Piatto preferito di Helmut Schmidt: zuppa di piselli e speck.
Mousse fredda di piselli con caviale osetra, servita a una festa organizzata da Nicole Kidman durante il Festival di Cannes 2013.
Anna Oxa fa colazione con pasta o riso, lenticchie, ceci e verdure.

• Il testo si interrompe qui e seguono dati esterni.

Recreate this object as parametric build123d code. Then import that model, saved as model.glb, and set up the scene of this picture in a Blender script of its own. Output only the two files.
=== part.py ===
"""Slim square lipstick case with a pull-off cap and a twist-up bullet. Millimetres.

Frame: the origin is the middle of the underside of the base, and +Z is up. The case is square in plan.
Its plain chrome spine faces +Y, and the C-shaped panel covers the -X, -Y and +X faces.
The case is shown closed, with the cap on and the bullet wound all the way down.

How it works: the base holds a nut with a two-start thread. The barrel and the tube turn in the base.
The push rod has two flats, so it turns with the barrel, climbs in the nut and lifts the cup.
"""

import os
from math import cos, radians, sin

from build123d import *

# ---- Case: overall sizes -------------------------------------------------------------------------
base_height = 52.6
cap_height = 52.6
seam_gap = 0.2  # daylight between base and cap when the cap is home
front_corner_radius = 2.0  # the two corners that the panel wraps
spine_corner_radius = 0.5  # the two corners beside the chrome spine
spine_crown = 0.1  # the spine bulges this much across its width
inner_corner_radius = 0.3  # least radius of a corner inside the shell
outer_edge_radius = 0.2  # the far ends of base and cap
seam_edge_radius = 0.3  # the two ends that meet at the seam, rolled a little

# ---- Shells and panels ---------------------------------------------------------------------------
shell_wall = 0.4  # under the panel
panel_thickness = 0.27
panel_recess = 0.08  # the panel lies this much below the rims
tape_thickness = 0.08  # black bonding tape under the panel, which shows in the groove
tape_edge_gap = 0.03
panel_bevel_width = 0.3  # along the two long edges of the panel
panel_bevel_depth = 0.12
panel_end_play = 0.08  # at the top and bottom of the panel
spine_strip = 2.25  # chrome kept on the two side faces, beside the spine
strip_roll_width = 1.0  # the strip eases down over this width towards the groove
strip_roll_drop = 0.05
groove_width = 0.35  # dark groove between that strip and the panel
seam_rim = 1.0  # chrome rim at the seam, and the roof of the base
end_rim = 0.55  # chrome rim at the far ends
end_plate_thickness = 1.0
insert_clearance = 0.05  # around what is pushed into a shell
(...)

«Abbiamo giudicato che il pisello si deve lodare e biasimare: con la buccia è gonfiativo, e anche nocivo, tolta la buccia, i piselli sono anche molto buoni. La fava nutrisce il corpo, con la corteccia stringe il ventre, dissecca la flemma, grava lo stomaco e nuoce alla vista. Guardati dal mangiare fave: produce la podagra, purifica, costipa, appesantisce la testa, e gonfia. Il brodo dei legumi, specie dei ceci è buono, la sostanza è cattiva; il brodo dei legumi scioglie mentre la sostanza stringe: se entrambi si dànno prima, sembra che siano lassativi. Giova il brodo dei ceci di color rosso; tutti gli altri legumi siano accuratamente evitati). "Regimen Sanitatis flos medicinae salerni", traduzione e note di Andrea Sino, Libreria Antiquaria W. Casari - Testaferrata, Salerno 1979)

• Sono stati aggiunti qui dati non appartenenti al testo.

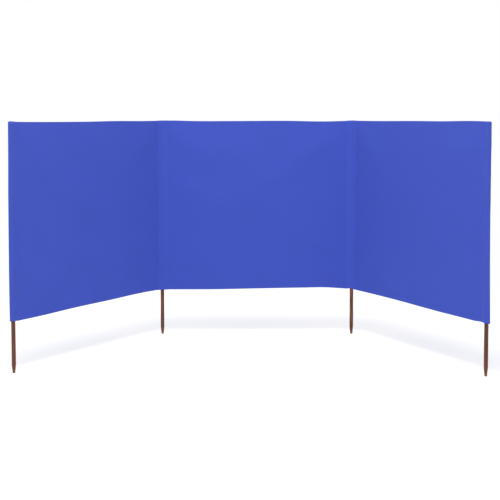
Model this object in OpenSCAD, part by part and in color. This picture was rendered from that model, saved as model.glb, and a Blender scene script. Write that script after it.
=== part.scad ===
// Beach windbreak: three bays of cloth carried by four wooden poles.
// The origin is the middle of the foot of pole 2, the left inner pole. +Z is up,
// and +X runs along the middle bay to pole 3. The end bays swing forward, to -Y.

/* [Poles] */
// Length of a pole, from its blunt foot to its top
pole_len = 1500; // [1300:10:1800]
// Diameter of a pole
pole_d = 25; // [20:1:27]
// Diameter of the foot at the bottom of its taper
foot_d = 16; // [12:1:18]
// Height of the foot's taper
taper_h = 52; // [30:1:90]
// Radius that eases the edge of the foot
foot_edge_r = 3; // [1:0.5:5]
// Radius that eases the edge of the pole's top
top_edge_r = 2; // [1:0.5:5]

/* [Cloth] */
// Distance between neighbouring poles
bay_w = 1333; // [1000:1:1600]
// Height of the cloth, from its bottom hem to the tops of the poles
cloth_h = 1185; // [800:5:1200]
// Thickness of a panel
panel_t = 1.5; // [1:0.1:2]
// Height of a hem
hem_h = 20; // [10:1:40]
// Thickness of a hem, where the cloth is turned over twice
hem_t = 2.4; // [2:0.1:2.8]

/* [Sleeves] */
// Inside diameter of a sleeve, which is loose on its pole
sleeve_id = 28; // [28:0.5:32]
// Thickness of a sleeve's cloth
sleeve_t = 1; // [0.8:0.1:1.5]
// Thickness of the sewn cap over the top of a pole
cap_t = 3; // [2:0.5:5]

/* [Swing of the end bays] */
// Angle that the left bay stands forward of the middle bay's line
left_swing = 53.5; // [-80:0.1:166]
// Angle that the right bay stands forward of the middle bay's line
right_swing = 59.3; // [-166:0.1:80]

/* [Hidden] */
$fn = 96;
pole_r = pole_d / 2;
foot_r = foot_d / 2;
sleeve_ir = sleeve_id / 2;
sleeve_r = sleeve_ir + sleeve_t;
cloth_bottom = pole_len - cloth_h;
// An end bay's cloth stops this far short of the sleeve it swings about
hinge_gap = 0.3;
arc_steps = 6;
wood_colour = [0.42, 0.28, 0.22];
cloth_colour = [0.27, 0.34, 0.75];
hem_colour = [0.24, 0.31, 0.70];

// Points on a quarter circle about [cx, cy], from the angle a0 in degrees
function quarter(cx, cy, r, a0) = [
    for (i = [0:arc_steps])
        let (a = a0 + 90 * i / arc_steps)
        [cx + r * cos(a), cy + r * sin(a)]
];

// Moves its children from the origin to the foot of a numbered pole
module at_pole(number) {
    if (number == 1)
        rotate([0, 0, 180 + left_swing])
            translate([bay_w, 0, 0])
                children();
    if (number == 2)
        children();
    if (number == 3)
        translate([bay_w, 0, 0])
            children();
    if (number == 4)
        translate([bay_w, 0, 0])
            rotate([0, 0, -right_swing])
                translate([bay_w, 0, 0])
                    children();
}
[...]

Il "ta’miyya", ovvero l’hamburger arabo vegetariano, spesso chiamato "felafel". Di origine egiziana, ha come ingrediente base le fave ("ful"), fondamentali per la cucina egiziana in piatti come il "ful midamis", sorta di minestra con l’aggiunta di riso corto e lenticchie. Per fare un felafel, una volta impastate le fave (frantumate e mischiate con prezzemolo, aglio, cipolle, coriandolo, aneto, peperoncino e menta) se ne fa una polpetta, la si ricopre di semi di sesamo e si fa dorare il tutto in olio bollente. Questo piatto, con piccole varianti, è diffuso in tutta l’area araba: in Medio Oriente, ad esempio si usa solo il prezzemolo con l’aggiunta di un po’ di pasta di ceci.
Per pulire la pelle le antiche romane usavano fra l’altro il lomentum, composto a base di farina di fave.

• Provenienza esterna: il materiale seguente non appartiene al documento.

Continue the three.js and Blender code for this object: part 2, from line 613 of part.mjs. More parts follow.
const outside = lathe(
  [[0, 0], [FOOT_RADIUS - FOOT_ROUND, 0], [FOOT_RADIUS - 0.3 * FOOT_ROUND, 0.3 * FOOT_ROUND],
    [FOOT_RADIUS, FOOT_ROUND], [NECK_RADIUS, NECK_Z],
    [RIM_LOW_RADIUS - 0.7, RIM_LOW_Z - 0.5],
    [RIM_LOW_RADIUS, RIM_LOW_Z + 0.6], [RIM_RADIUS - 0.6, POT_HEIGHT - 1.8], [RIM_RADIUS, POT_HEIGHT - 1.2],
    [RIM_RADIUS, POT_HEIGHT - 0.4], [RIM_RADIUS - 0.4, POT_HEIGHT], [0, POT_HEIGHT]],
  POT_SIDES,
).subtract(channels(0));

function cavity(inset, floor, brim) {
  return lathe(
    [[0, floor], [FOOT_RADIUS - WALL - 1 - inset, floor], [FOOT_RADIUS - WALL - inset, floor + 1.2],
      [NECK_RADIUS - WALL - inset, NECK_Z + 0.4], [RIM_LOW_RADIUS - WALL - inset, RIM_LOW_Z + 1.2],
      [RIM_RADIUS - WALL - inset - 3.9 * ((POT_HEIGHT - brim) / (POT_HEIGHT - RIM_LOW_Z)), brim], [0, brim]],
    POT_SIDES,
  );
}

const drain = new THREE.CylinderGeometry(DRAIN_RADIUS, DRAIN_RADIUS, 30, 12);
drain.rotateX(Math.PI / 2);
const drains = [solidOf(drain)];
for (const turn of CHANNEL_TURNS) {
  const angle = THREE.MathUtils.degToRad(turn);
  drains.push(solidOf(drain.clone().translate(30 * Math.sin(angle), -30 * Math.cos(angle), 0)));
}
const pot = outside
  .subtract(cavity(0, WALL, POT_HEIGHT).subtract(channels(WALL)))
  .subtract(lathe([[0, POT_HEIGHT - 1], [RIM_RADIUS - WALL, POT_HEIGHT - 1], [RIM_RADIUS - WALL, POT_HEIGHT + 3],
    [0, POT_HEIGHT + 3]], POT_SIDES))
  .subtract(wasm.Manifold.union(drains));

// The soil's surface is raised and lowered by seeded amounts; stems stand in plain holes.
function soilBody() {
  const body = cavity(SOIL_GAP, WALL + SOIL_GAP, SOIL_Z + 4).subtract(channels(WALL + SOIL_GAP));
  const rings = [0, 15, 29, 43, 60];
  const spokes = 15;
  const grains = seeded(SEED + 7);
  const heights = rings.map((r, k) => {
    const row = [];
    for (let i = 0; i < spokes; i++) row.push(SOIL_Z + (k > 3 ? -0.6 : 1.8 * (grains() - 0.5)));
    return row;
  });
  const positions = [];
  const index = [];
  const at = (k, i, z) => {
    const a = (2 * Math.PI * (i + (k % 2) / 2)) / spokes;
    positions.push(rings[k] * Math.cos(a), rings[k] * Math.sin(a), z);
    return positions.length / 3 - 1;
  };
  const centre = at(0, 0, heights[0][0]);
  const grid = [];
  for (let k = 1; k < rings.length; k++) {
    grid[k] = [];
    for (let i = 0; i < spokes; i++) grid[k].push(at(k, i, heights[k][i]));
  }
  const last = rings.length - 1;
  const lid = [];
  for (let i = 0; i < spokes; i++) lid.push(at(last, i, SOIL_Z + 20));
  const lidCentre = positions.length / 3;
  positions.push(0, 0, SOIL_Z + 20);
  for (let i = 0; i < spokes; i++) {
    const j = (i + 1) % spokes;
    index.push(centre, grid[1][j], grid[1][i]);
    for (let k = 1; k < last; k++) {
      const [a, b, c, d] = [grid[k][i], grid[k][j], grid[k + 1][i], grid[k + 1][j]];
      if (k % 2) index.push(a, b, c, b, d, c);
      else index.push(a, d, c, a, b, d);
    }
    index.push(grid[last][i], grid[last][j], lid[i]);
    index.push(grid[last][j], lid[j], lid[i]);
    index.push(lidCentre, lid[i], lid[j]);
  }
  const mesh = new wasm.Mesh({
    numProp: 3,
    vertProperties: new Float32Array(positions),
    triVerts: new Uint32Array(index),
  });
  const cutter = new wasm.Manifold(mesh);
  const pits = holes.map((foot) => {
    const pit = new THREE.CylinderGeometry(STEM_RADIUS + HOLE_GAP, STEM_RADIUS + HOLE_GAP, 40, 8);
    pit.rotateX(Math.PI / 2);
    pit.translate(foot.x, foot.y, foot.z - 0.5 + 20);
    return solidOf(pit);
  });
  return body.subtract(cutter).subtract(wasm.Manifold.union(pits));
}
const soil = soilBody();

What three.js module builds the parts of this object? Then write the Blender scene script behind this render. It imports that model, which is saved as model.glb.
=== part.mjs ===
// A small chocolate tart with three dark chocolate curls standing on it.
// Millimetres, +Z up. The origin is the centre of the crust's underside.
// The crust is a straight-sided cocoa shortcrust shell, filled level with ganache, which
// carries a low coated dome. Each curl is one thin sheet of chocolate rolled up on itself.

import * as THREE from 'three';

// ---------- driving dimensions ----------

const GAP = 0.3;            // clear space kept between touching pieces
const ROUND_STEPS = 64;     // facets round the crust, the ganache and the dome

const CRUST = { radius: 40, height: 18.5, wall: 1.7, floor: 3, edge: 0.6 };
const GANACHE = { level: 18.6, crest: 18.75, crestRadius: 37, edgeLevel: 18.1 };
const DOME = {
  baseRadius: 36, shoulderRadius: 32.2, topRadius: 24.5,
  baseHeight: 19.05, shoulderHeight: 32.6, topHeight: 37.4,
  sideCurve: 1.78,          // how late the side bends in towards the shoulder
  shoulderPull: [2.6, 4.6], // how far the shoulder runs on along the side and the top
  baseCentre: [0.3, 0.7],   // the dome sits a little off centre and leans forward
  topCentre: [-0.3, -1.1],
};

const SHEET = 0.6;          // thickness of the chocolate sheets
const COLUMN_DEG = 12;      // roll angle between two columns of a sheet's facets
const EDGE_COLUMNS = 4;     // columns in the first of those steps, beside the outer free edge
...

Metodo per ingrossare i seni delle ragazze scarse: strofinarli con fave secche, quindi gettare la ragazza in un pozzo e pronunciare la formula: ”O fave, possa il loro petto gonfiarsi come voi” (ricetta degli harem marocchini).
Secondo Aristotele le fave non vanno mangiate e neppure toccate «perché sono simili al sesso». Attraverso il loro gambo privo di nodi, inoltre, passerebbero le anime dei morti.
Porfirio sostiene che, sotterrando una fava dentro un vaso, si vedrà spuntare dopo novanta giorni o la testa di un bambino oppure un sesso di femmina.
A causa del fiore (bianco con macchie nere) che ricorda l’aspetto di un teschio, le fave sono sempre state al centro dei riti legati alla morte. Nella Roma papalina furono chiamati "fave" i biscotti croccanti a base di farina, zucchero e mandorle tritate, dalla forma simile a quella delle ossa dei morti (tradizionalmente utilizzate per incantesimi e fatture).
L’unica carica eletta nella democrazia ateniese era lo stratega o magistrato militare. Le altre dignità erano rimesse al caso (tó autómaton), con una specie di testa o croce, ma al posto della moneta si usava una fava.
Secondo Galeno «i ceci provocano il coito e generano molto sperma per cui alcuni li danno da mangiare agli stalloni».
I ceci, molto apprezzati dagli antichi romani che li mangiavano tostati durante le rappresentazioni.
La "cicerchiata" era un dolce confezionato anticamente con ceci cotti e poi fritti. Più tardi i ceci vennero sostituiti con la pasta fritta. Rappresentava l’abbondanza e nei banchetti rinascimentali veniva confezionato in misure strabilianti: la forma tradizionale era il cerchio, ma veniva presentato anche in forma di montagnola alta come un uomo.
L’hindi possiede almeno dodici parole per designare i piatti di lenticchie.
Il filosofo Aristippo era desideroso di entrare nelle grazie del tiranno di Siracusa, Dioniso. Si racconta che una volta, vedendo Diogene intento prepararsi un piatto di lenticchie, gli abbia detto: «Se tu adulassi Dioniso, non saresti costretto a mangiar lenticchie». Al che l’altro: «Se tu sapessi mangiare lenticchie non saresti costretto ad adulare Dioniso».
«Oggi per trovare un paragone accettabile col sistema di corruzione italiano bisogna risalire alla Bibbia: Esaù che vende il potere per un piatto di lenticchie. Però da allora i prezzi sono lievitati» (Luca Goldoni).